Type of issue: other enhancement

Impact: no functional change

Development Phase: proposal

Other information

When a RoCC accelerator sends memory requests back-to-back, the two entries in the replay queue are not sufficient to handle a request every cycle.

rocket-chip/src/main/scala/rocket/SimpleHellaCacheIF.scala

Line 103 in dbcb06a

val replayq = Module(new SimpleHellaCacheIFReplayQueue(2))

This can be simply fixed by changing the depth of the replayq to 3.

If the current behavior is a bug, please provide the steps to reproduce the problem:

The problem and proposed fix can be explored by adding an accelerator which simply loads the same address multiple times and back-to-back.

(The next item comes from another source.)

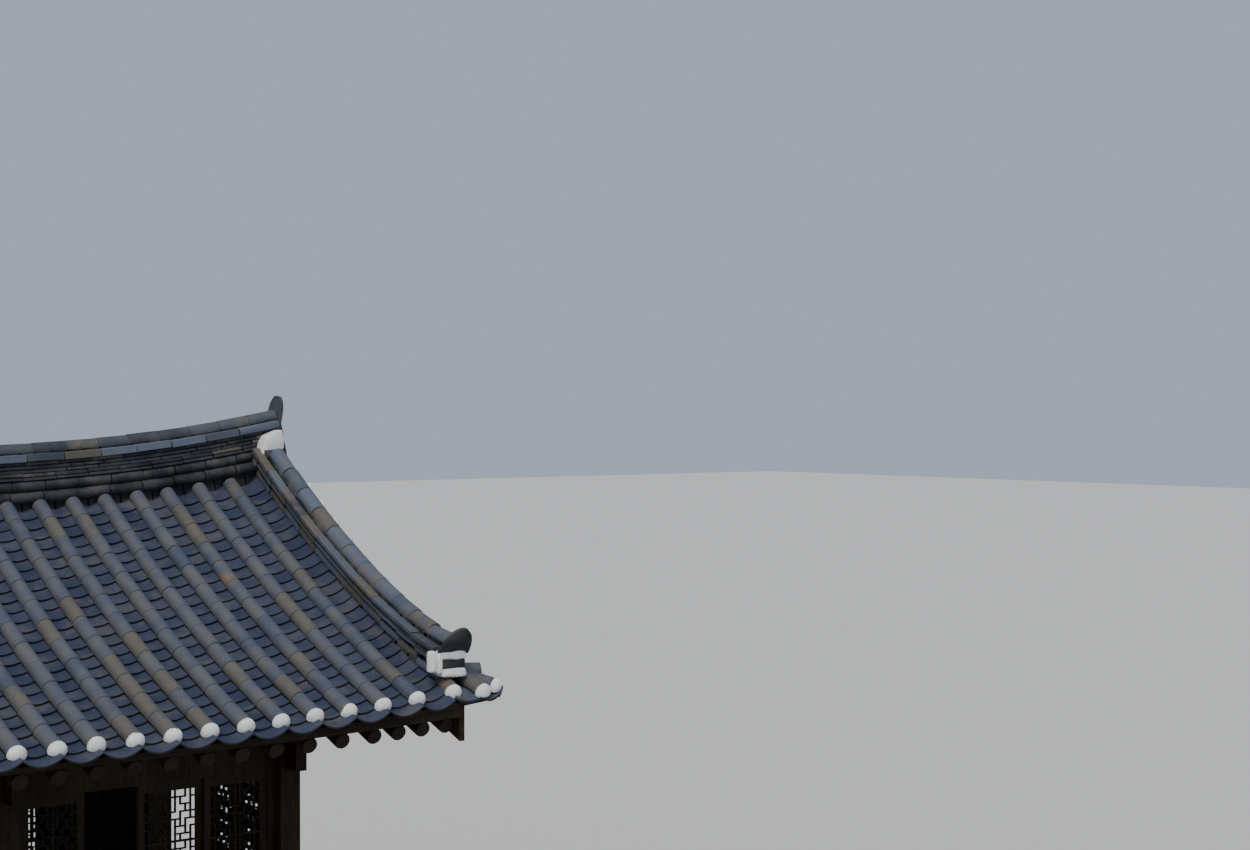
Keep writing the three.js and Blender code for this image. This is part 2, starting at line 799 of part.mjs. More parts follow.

After the initial miss, the L1D should be able to service the loads every cycle since the data is in the L1D. In the current state, the replayq will cause back-pressure in one in three clock cycles. After applying the suggested fix, it can handle a memory request every cycle.

What is the current behavior?

At the moment, the insufficient replayq depth will cause back pressure to the accelerator in one in three cycles.

What is the expected behavior?

Handling memory requests every cycle without back-pressure due to the insufficient replayq depth.

Please tell us about your environment:

What is the use case for changing the behavior?

RoCC accelerators accessing the L1D might gain up to 50% performance when sending memory requests back-to-back.

Good observation. I'd be happy to approve a PR with the fix implemented (Please PR to the dev branch)